Exercise:
In the listing that follows, locate the line containing "pad_arm_left();" and the line containing "in imported if". Retype exactly those two lines and every line between them, and nothing more.

Exercise material:
---+---

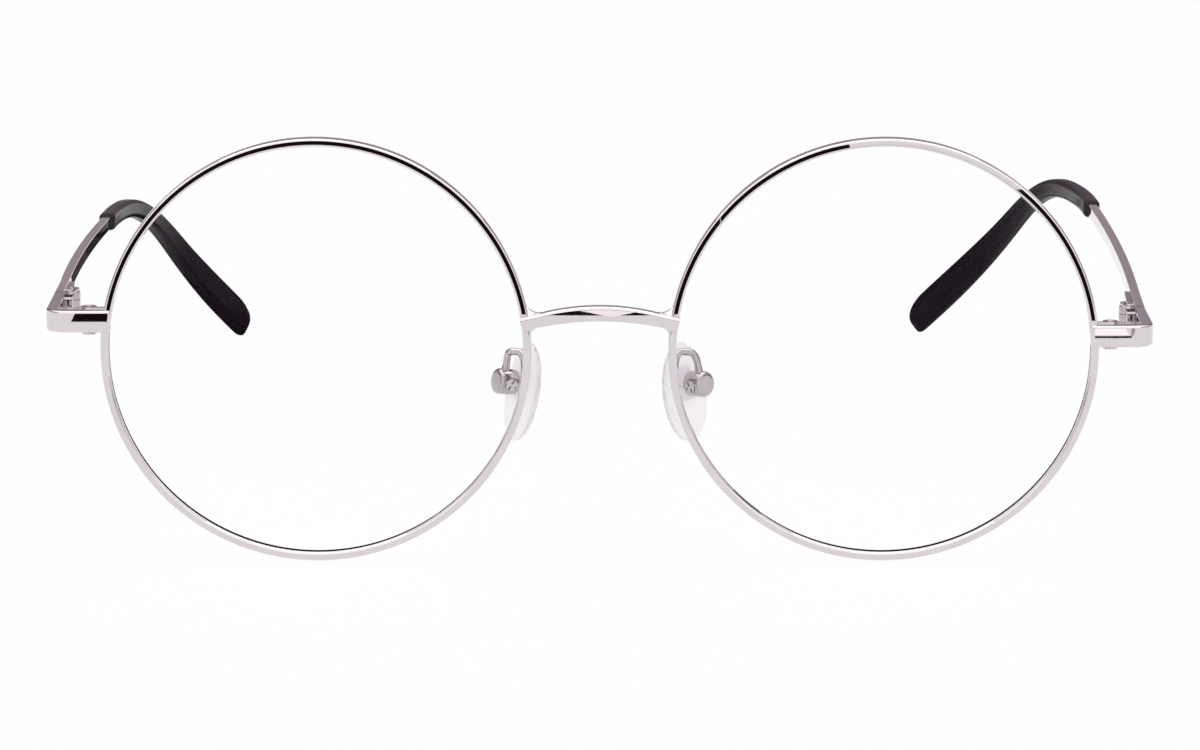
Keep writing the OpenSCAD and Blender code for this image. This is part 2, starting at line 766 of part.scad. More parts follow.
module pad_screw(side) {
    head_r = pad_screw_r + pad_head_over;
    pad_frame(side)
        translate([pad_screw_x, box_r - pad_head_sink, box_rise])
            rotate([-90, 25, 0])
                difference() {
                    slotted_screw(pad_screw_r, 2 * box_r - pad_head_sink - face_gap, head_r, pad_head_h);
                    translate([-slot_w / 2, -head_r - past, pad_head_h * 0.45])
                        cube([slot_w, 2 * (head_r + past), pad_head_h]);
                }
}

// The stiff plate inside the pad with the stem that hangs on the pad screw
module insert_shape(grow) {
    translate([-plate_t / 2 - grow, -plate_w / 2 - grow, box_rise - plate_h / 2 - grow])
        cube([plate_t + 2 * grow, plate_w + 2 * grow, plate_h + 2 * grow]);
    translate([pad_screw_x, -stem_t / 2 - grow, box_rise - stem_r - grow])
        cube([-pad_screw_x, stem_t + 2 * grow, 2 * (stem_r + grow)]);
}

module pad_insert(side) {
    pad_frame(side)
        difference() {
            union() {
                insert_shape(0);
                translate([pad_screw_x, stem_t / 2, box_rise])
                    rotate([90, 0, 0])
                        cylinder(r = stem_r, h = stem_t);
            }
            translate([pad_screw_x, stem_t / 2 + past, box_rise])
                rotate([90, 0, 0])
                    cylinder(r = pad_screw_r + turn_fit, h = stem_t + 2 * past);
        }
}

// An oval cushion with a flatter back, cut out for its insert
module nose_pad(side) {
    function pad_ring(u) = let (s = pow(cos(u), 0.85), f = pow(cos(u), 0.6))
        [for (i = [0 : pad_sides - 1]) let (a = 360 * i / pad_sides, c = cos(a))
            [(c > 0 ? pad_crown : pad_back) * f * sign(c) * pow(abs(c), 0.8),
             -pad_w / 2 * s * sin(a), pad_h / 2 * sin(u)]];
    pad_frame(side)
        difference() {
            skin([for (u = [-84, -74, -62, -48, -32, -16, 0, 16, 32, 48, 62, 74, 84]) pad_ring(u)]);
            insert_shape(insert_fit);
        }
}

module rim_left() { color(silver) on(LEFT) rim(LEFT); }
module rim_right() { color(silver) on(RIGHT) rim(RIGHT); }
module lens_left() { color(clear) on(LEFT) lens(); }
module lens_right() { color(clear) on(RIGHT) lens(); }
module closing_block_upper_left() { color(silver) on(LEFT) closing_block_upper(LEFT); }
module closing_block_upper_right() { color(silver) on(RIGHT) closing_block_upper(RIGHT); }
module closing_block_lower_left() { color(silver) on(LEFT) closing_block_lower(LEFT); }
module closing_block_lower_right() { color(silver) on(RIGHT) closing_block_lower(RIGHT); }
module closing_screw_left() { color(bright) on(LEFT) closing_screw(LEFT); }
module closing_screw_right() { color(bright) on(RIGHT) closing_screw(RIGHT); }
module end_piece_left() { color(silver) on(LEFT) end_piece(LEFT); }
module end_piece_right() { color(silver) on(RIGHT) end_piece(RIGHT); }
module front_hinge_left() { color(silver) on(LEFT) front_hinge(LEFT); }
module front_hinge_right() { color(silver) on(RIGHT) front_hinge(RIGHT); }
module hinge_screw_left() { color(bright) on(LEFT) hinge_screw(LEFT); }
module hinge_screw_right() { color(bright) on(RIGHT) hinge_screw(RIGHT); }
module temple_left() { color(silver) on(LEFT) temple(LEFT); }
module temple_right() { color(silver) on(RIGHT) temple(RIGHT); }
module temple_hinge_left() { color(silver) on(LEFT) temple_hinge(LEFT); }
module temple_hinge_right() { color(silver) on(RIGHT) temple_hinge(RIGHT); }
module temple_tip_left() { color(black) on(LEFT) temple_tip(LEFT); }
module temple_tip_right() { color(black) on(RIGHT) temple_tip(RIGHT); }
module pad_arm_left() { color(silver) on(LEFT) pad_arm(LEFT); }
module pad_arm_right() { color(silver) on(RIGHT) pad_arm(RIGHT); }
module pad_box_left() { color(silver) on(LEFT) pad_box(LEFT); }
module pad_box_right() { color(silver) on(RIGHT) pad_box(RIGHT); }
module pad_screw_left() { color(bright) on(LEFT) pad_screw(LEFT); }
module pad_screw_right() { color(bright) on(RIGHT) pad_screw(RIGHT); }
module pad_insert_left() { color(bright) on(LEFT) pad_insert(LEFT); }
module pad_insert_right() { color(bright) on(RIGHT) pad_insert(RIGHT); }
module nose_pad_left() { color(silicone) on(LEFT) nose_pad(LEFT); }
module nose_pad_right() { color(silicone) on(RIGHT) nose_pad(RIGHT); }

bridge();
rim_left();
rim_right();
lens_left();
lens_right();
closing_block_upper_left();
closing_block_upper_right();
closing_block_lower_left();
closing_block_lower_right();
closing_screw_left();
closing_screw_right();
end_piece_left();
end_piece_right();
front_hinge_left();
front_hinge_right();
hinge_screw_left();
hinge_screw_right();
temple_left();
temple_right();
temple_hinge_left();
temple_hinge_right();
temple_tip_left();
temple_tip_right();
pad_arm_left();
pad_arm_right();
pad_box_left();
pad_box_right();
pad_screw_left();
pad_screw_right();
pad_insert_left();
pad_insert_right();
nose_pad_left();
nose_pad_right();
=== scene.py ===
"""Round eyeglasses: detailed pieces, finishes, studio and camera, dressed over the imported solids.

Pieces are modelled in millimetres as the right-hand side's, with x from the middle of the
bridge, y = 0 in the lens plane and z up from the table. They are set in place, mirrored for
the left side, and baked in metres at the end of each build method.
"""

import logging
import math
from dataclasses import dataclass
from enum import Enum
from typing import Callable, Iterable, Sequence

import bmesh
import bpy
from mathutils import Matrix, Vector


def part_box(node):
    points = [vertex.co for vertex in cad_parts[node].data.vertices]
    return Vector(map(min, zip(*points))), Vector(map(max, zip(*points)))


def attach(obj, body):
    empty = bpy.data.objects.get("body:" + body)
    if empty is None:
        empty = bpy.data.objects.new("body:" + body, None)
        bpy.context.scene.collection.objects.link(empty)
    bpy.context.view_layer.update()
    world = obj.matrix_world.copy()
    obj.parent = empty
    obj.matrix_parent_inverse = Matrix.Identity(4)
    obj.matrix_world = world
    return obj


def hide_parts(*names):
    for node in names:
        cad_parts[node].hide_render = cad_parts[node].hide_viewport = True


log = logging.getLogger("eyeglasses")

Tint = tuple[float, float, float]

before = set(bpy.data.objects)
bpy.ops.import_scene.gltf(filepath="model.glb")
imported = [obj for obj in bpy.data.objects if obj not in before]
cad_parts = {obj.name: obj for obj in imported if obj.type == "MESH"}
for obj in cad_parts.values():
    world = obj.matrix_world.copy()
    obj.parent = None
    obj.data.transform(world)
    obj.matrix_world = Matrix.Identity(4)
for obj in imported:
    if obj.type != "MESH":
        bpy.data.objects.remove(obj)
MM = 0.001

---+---

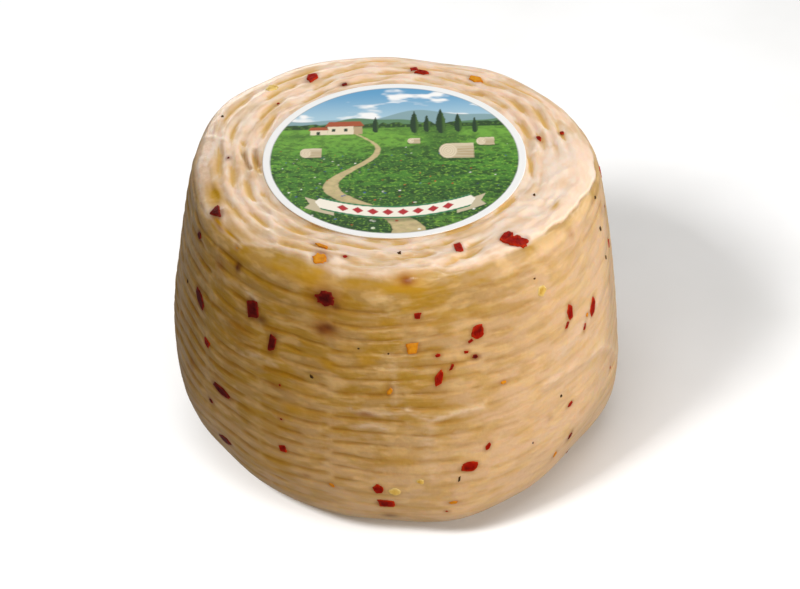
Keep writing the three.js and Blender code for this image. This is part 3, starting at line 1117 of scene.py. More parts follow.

---+---

Solved exercise:
pad_arm_left();
pad_arm_right();
pad_box_left();
pad_box_right();
pad_screw_left();
pad_screw_right();
pad_insert_left();
pad_insert_right();
nose_pad_left();
nose_pad_right();
=== scene.py ===
"""Round eyeglasses: detailed pieces, finishes, studio and camera, dressed over the imported solids.

Pieces are modelled in millimetres as the right-hand side's, with x from the middle of the
bridge, y = 0 in the lens plane and z up from the table. They are set in place, mirrored for
the left side, and baked in metres at the end of each build method.
"""

import logging
import math
from dataclasses import dataclass
from enum import Enum
from typing import Callable, Iterable, Sequence

import bmesh
import bpy
from mathutils import Matrix, Vector


def part_box(node):
    points = [vertex.co for vertex in cad_parts[node].data.vertices]
    return Vector(map(min, zip(*points))), Vector(map(max, zip(*points)))


def attach(obj, body):
    empty = bpy.data.objects.get("body:" + body)
    if empty is None:
        empty = bpy.data.objects.new("body:" + body, None)
        bpy.context.scene.collection.objects.link(empty)
    bpy.context.view_layer.update()
    world = obj.matrix_world.copy()
    obj.parent = empty
    obj.matrix_parent_inverse = Matrix.Identity(4)
    obj.matrix_world = world
    return obj


def hide_parts(*names):
    for node in names:
        cad_parts[node].hide_render = cad_parts[node].hide_viewport = True


log = logging.getLogger("eyeglasses")

Tint = tuple[float, float, float]

before = set(bpy.data.objects)
bpy.ops.import_scene.gltf(filepath="model.glb")
imported = [obj for obj in bpy.data.objects if obj not in before]
cad_parts = {obj.name: obj for obj in imported if obj.type == "MESH"}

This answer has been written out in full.